======== Supplied material ========

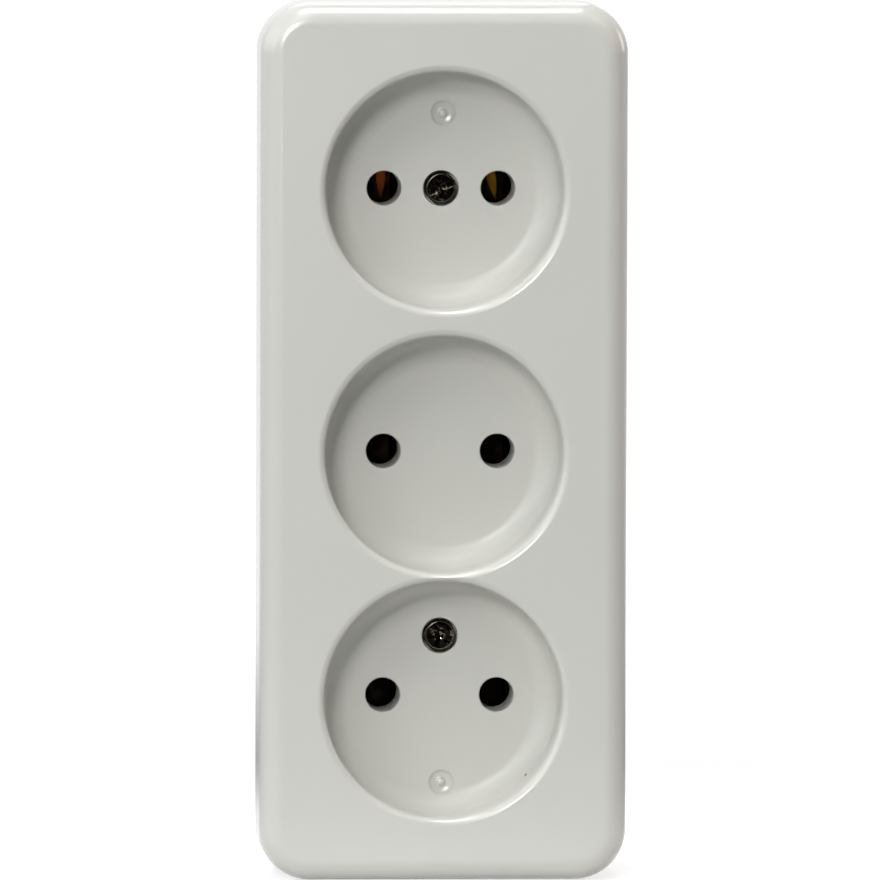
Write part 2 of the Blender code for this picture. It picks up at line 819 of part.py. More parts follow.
def build_terminal_screw(name, x, y):
    """One terminal screw with a slotted cheese head."""
    bm = bmesh.new()
    seat = bar_front + seat_gap + clamp_thickness + seat_gap
    head_top = seat + terminal_head_height
    end = nut_back - terminal_shank_reach + seat_gap
    rounding = terminal_head_height / 5
    section = [(0, end), (terminal_shank_radius, end), (terminal_shank_radius, seat),
               (terminal_head_radius, seat)]
    section += arc((terminal_head_radius - rounding, head_top - rounding), rounding, 0, 90, 2)
    section.append((0, head_top))
    turn(bm, section, small_steps, x, y)
    screw = place(name, bm, terminal_steel())
    length = 2 * (terminal_head_radius + past)
    boolean(screw, slot_cutter(f"{name}_slot", x, y, 0, length, terminal_slot_width,
                               head_top - terminal_slot_depth, head_top + past), "DIFFERENCE")
    smooth(screw)


def build_clamp_plate(name, x, y, bores):
    """One clamp plate: a pressed square with two sides bent down to keep the wire under it."""
    bm = bmesh.new()
    half = clamp_height / 2
    height = bar_front + seat_gap + clamp_thickness / 2
    edge = bar_width / 2 + seat_gap + clamp_thickness / 2
    points = [(-edge, height - clamp_lip), (-edge, height), (edge, height), (edge, height - clamp_lip)]
    rows = [(bm.verts.new((x + px, y - half, pz)), bm.verts.new((x + px, y + half, pz)))
            for px, pz in points]
    for row, following in zip(rows, rows[1:]):
        bm.faces.new((row[0], following[0], following[1], row[1]))
    plate = place(name, bm, terminal_steel())
    fold = plate.modifiers.new("sheet", "SOLIDIFY")
    fold.thickness = clamp_thickness
    fold.offset = 0
    fold.use_even_offset = True
    boolean(plate, bores, "DIFFERENCE")
    smooth(plate)


def build_terminal_nut(name, x, y, bores):
    """One square nut under the bar."""
    bm = bmesh.new()
    half = terminal_nut_side / 2
    block(bm, (x - half, y - half, nut_back), (x + half, y + half, pad_top))
    nut = place(name, bm, terminal_steel())
    boolean(nut, bores, "DIFFERENCE")
    smooth(nut)


for old in list(bpy.data.objects):
    bpy.data.objects.remove(old)

wall_frame = start_wall_frame()
build_cover()
build_base()
rivet_ways = rivet_bores()
terminal_ways = terminal_bores()
build_bar("live_bar", sides["left"], (rivet_ways, terminal_ways))
build_bar("neutral_bar", sides["right"], (rivet_ways, terminal_ways))
for socket, socket_y in sockets.items():
    for side, side_x in sides.items():
        build_contact(f"contact_{socket}_{side}", side_x, socket_y, rivet_ways)
        build_rivet(f"rivet_{socket}_{side}", side_x, socket_y)
for level, terminal_y in terminals.items():
    for side, side_x in sides.items():
        build_terminal_screw(f"terminal_screw_{level}_{side}", side_x, terminal_y)
        build_clamp_plate(f"clamp_plate_{level}_{side}", side_x, terminal_y, terminal_ways)
        build_terminal_nut(f"terminal_nut_{level}_{side}", side_x, terminal_y, terminal_ways)
for place_name, screw_angle in (("top", top_slot_angle), ("bottom", bottom_slot_angle)):
    build_cover_screw(f"cover_screw_{place_name}", screws[place_name], screw_angle)
    build_insert(f"insert_{place_name}", screws[place_name])
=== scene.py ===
"""Triple surface-mounted socket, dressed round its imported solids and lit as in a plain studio.

The wall is the plane y = 0, the front faces -Y and +Z is up. Sizes are in metres. In a section of
a round form the second number is the distance from the wall.
"""

import math

import bmesh
import bpy
from mathutils import Matrix, Vector


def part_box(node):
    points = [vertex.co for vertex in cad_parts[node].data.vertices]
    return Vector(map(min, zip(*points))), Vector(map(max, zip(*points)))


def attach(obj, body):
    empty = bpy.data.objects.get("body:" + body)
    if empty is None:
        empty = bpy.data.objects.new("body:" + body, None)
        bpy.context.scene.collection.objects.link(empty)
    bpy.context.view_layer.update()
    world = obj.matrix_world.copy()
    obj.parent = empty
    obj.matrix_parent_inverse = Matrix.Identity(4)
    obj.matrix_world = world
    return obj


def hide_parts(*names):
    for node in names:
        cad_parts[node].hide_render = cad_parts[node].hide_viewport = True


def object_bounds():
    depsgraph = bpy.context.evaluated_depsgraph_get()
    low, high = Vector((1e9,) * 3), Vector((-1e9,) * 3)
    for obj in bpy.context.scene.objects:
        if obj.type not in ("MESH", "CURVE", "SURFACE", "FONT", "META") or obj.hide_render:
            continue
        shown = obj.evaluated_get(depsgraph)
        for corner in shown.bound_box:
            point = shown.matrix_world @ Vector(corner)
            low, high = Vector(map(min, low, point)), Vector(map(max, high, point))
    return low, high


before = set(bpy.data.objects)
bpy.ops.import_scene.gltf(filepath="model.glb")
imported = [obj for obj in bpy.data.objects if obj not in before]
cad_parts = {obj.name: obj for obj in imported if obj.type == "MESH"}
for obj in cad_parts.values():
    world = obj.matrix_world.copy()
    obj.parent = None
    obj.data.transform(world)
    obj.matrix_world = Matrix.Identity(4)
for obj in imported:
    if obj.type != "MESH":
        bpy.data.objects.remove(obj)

cad_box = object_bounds()

# The base: a deep wall box in dark phenolic, pressed in one piece with ribs for the metal parts,
# a barrier and two screw posts. Two long holes take the screws that hold it to the wall.
mm = 0.001
draft = math.tan(math.radians(0.5))
sockets = {"top": 41.7 * mm, "middle": -2.1 * mm, "bottom": -42.8 * mm}
sides = {"left": -9.5 * mm, "right": 9.5 * mm}
screws = {"top": 41.7 * mm, "bottom": -32.9 * mm}
terminals = {"upper": 19.8 * mm, "lower": -22.45 * mm}
base_low, base_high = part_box("base")
base_width = base_high.x - base_low.x
base_height = base_high.z - base_low.z
base_rim = 30.0 * mm
base_plate = 3.0 * mm
base_wall = 2.0 * mm
base_corner = 6.2 * mm
base_inside_bend = 0.8 * mm
pad_top = 4.6 * mm
pad_half = 4.75 * mm
station_half = 4.7 * mm
station_reach = 4.6 * mm
station_top = 14.0 * mm
station_foot = 5.0 * mm
channel_half = 3.5 * mm
channel_top = 15.0 * mm
channel_low = -11.9 * mm
channel_high = 5.6 * mm
tab_length = 6.3 * mm
rivet_drop = 6.3 * mm
rivet_pocket_radius = 2.1 * mm
rivet_pocket_floor = 3.7 * mm
nut_pocket_half = 3.55 * mm
nut_pocket_floor = 2.1 * mm
barrier_half = 0.7 * mm
barrier_top = 12.0 * mm
post_top = 21.3 * mm
post_radius = 3.6 * mm
post_edge = 0.2 * mm
post_bore = 1.75 * mm
post_bore_end = 11.3 * mm
insert_seat = 12.7 * mm
insert_hole = 2.4 * mm
past = 1.0 * mm  # how far a cutting form stands out of what it cuts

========

* **Do this**
Everything from the line containing "wall_frame = start_wall_frame()" down to the line containing "obj.parent = empty" should be retyped exactly, both lines included, and nothing more.

* **Exercise answer**
wall_frame = start_wall_frame()
build_cover()
build_base()
rivet_ways = rivet_bores()
terminal_ways = terminal_bores()
build_bar("live_bar", sides["left"], (rivet_ways, terminal_ways))
build_bar("neutral_bar", sides["right"], (rivet_ways, terminal_ways))
for socket, socket_y in sockets.items():
    for side, side_x in sides.items():
        build_contact(f"contact_{socket}_{side}", side_x, socket_y, rivet_ways)
        build_rivet(f"rivet_{socket}_{side}", side_x, socket_y)
for level, terminal_y in terminals.items():
    for side, side_x in sides.items():
        build_terminal_screw(f"terminal_screw_{level}_{side}", side_x, terminal_y)
        build_clamp_plate(f"clamp_plate_{level}_{side}", side_x, terminal_y, terminal_ways)
        build_terminal_nut(f"terminal_nut_{level}_{side}", side_x, terminal_y, terminal_ways)
for place_name, screw_angle in (("top", top_slot_angle), ("bottom", bottom_slot_angle)):
    build_cover_screw(f"cover_screw_{place_name}", screws[place_name], screw_angle)
    build_insert(f"insert_{place_name}", screws[place_name])
=== scene.py ===
"""Triple surface-mounted socket, dressed round its imported solids and lit as in a plain studio.

The wall is the plane y = 0, the front faces -Y and +Z is up. Sizes are in metres. In a section of
a round form the second number is the distance from the wall.
"""

import math

import bmesh
import bpy
from mathutils import Matrix, Vector


def part_box(node):
    points = [vertex.co for vertex in cad_parts[node].data.vertices]
    return Vector(map(min, zip(*points))), Vector(map(max, zip(*points)))


def attach(obj, body):
    empty = bpy.data.objects.get("body:" + body)
    if empty is None:
        empty = bpy.data.objects.new("body:" + body, None)
        bpy.context.scene.collection.objects.link(empty)
    bpy.context.view_layer.update()
    world = obj.matrix_world.copy()
    obj.parent = empty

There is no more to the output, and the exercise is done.